4.3 Integrating Both Dimensions

Show code
# Combine degree and diversity metrics
combined_metrics <- degree_metrics %>%
  inner_join(diversity_metrics, by = "ID") %>%  # Use inner_join to keep only matched records
  left_join(nodes, by = "ID") %>%
  filter(!is.na(constraint), !is.na(diversity_score)) %>%  # Remove any NA diversity scores
  mutate(
    # Normalize metrics to 0-100 scale for comparison
    size_score = (total_degree - min(total_degree)) /
                 (max(total_degree) - min(total_degree)) * 100,
    diversity_score_scaled = diversity_score * 100
  )

# Calculate median splits for quadrant analysis (with na.rm=TRUE for safety)
median_size <- median(combined_metrics$size_score, na.rm = TRUE)
median_diversity <- median(combined_metrics$diversity_score_scaled, na.rm = TRUE)
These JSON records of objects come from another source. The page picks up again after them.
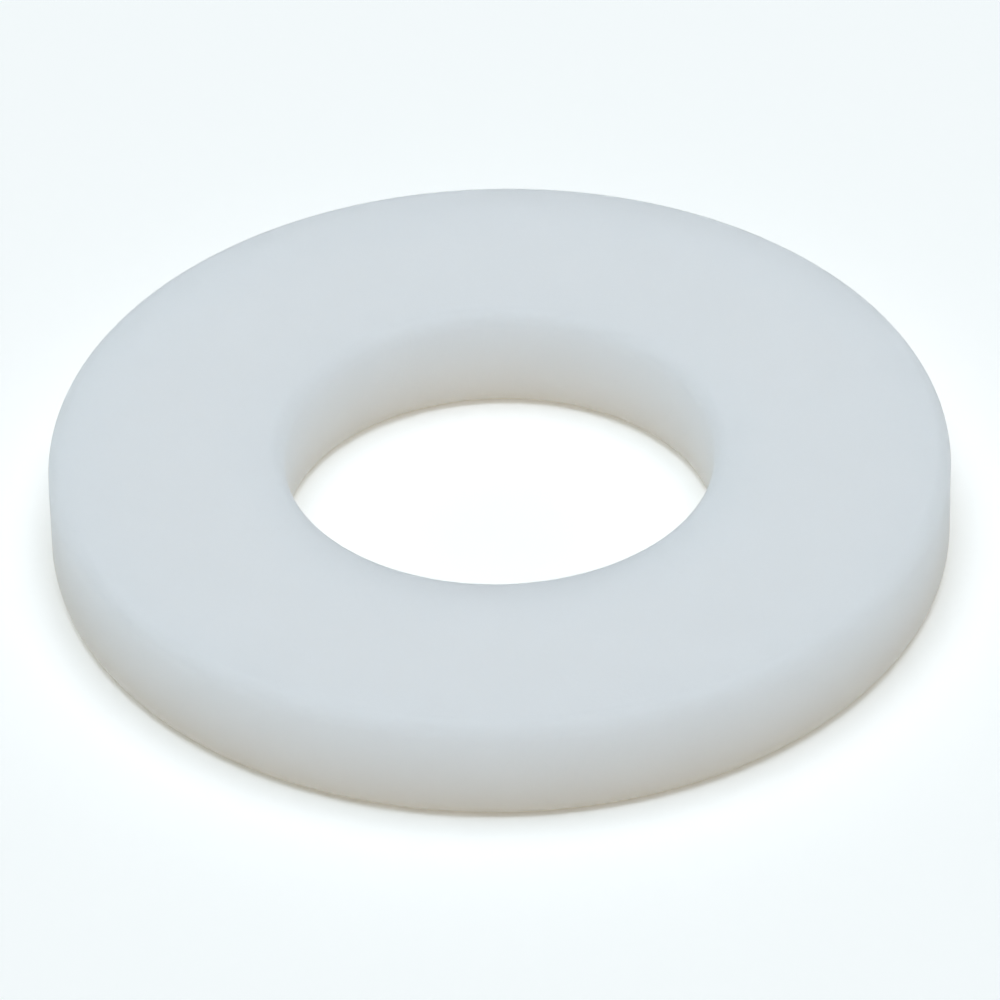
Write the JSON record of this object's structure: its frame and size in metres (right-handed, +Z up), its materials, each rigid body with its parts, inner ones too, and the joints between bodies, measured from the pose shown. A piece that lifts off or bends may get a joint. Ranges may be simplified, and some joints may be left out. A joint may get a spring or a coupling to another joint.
{
  "type": "flat washer",
  "caption": "Thick round flat washer in natural nylon, with a plain round hole and rounded edges.",
  "frame": {"origin": "centre of the hole, on the underside", "axes": "+Z up along the hole's axis, +X and +Y across the ring"},
  "size_m": [0.027, 0.027, 0.0033],
  "materials": {
    "nylon": "smooth satin moulded nylon, slightly translucent"
  },
  "bodies": {
    "root": {"washer": "nylon"}
  },
  "joints": []
}
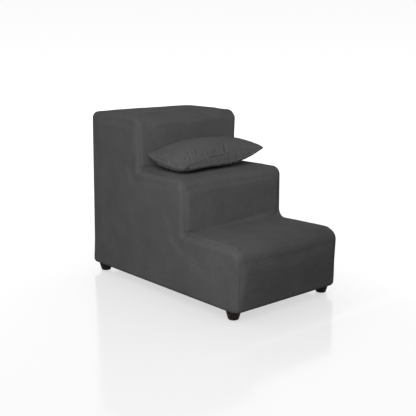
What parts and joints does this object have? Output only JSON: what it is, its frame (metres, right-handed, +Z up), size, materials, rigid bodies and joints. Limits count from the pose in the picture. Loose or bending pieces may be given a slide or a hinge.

cat("\n=== QUADRANT THRESHOLDS ===\n")

=== QUADRANT THRESHOLDS ===
Show code
cat("Median Network Size Score:", round(median_size, 2), "\n")
Median Network Size Score: 8.7 
Show code
cat("Median Diversity Score:", round(median_diversity, 2), "\n")
Median Diversity Score: 44.14 
Show code
cat("Valid candidates with scores:", nrow(combined_metrics), "\n")
Valid candidates with scores: 197 
Show code
# Assign quadrants
combined_metrics <- combined_metrics %>%
  mutate(
    quadrant = case_when(
      size_score >= median_size & diversity_score_scaled >= median_diversity ~ "High Size, High Diversity\n(OPTIMAL)",
      size_score >= median_size & diversity_score_scaled < median_diversity ~ "High Size, Low Diversity\n(Redundant)",
      size_score < median_size & diversity_score_scaled >= median_diversity ~ "Low Size, High Diversity\n(Niche)",
      size_score < median_size & diversity_score_scaled < median_diversity ~ "Low Size, Low Diversity\n(Peripheral)",
      TRUE ~ "Uncategorized"  # Catch-all for any edge cases
    )
  )

# Count by quadrant
quadrant_summary <- combined_metrics %>%
  count(quadrant) %>%
  arrange(desc(n))

cat("\n=== DISTRIBUTION ACROSS QUADRANTS ===\n")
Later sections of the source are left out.